A co-architect of the city’s Crisis Management System, Bain has watched as officials have increasingly embraced the model in public, while tangible support has remained in limbo.
After the Bloomberg administration put $20 million into the program, Bain said he spent years leaning on de Blasio to properly fund the system. The pressure has paid off, he said, bringing national attention to the program, while helping to combat a rise in shooting .
When President Joe Biden visited New York City earlier this year, his second stop – after a trip to NYPD headquarters – was a Queens elementary school, where he met with Bain and others to promise additional funding for violence interrupters.
There are now more than 60 providers under the crisis management program, which includes other services in addition to violence interrupters, such as school conflict mediators and a jobs program for those at risk of gun violence.
But even as officials praised the policing alternative, the city’s system remains plagued by procurement and contracting issues that frequently get in the way of the work, according to several violence interrupters.
“We’ve inherited this monster of red tape and bureaucracy,” said one worker, who asked for anonymity to avoid professional blowback. “The NYPD doesn’t have to tell their employees that they won’t be getting paid this week because of a backlog from the city.”

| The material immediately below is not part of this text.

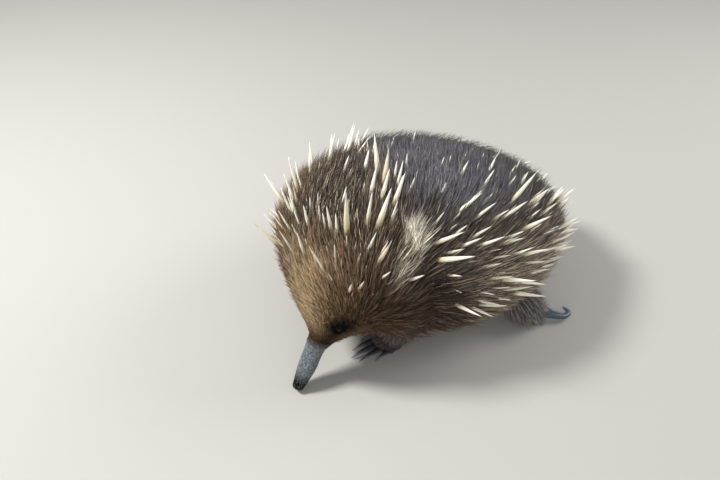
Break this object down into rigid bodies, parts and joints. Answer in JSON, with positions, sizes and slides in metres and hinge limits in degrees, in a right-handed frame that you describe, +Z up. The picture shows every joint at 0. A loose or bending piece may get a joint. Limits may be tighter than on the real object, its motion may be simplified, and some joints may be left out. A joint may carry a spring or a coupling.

Jonah Allon, a mayoral spokesperson, pointed to the recent formation of the Gun Violence Prevention Task Force, which aims to “professionalize these groups’ operations so they can better serve their communities and develop upstream solutions to stem the tide of shootings.”

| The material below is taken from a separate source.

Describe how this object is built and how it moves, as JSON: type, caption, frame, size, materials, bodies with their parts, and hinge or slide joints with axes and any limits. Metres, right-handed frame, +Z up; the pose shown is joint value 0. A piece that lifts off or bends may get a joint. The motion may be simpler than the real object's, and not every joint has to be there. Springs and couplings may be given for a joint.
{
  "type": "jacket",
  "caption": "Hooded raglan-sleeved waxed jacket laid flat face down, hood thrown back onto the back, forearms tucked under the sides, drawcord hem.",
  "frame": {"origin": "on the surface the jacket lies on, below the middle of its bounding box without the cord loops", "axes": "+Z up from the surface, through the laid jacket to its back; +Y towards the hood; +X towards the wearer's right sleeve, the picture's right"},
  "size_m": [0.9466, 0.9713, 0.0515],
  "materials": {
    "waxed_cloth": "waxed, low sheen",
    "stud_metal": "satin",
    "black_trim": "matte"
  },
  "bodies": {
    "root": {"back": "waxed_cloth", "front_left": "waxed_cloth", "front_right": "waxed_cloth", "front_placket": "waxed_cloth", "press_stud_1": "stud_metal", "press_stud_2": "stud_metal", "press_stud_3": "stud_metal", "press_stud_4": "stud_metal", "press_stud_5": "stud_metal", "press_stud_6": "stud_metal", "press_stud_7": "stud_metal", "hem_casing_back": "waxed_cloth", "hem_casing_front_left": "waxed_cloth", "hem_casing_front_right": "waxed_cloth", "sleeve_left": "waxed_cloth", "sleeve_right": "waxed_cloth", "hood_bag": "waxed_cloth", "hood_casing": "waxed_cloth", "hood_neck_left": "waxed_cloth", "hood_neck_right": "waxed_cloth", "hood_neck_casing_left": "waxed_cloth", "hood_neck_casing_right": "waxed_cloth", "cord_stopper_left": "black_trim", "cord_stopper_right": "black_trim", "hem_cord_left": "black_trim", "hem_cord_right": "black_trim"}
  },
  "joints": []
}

He noted that in the previous fiscal year, under de Blasio, the city expanded the crisis management program into 61 schools, 4 hospitals and several new precincts. Allon did not respond to a question about whether the city is targeting new precincts for the upcoming fiscal year.
Jeffrey Butts, a professor at John Jay College of Criminal Justice who has researched the crisis management system, said the city faces the difficult job of scaling up the program without losing its grass-roots bonafides.
“The ideal employee is a 35-year-old who did time in prison and now can talk to the 15-year-olds in the neighborhood about making choices,” Butts said. “That person is not set up to have all the skills to run a non-profit.”
That ideal person might look something like Andre T. Mitchell, the Brownsville-raised founder of Man Up!, who was named by the mayor this month as the city’s first-ever “gun violence czar.”
Prior to his appointment, Mitchell, who did not respond to a request for comment, made his feelings clear on the current level of funding for the violence interrupter programs.
“We’ve been doing as best as we can with the least amount of funding that we’ve been able to receive thus far,” he said in February. “And believe it or not, with that least amount of funding, we have been making significant strides.”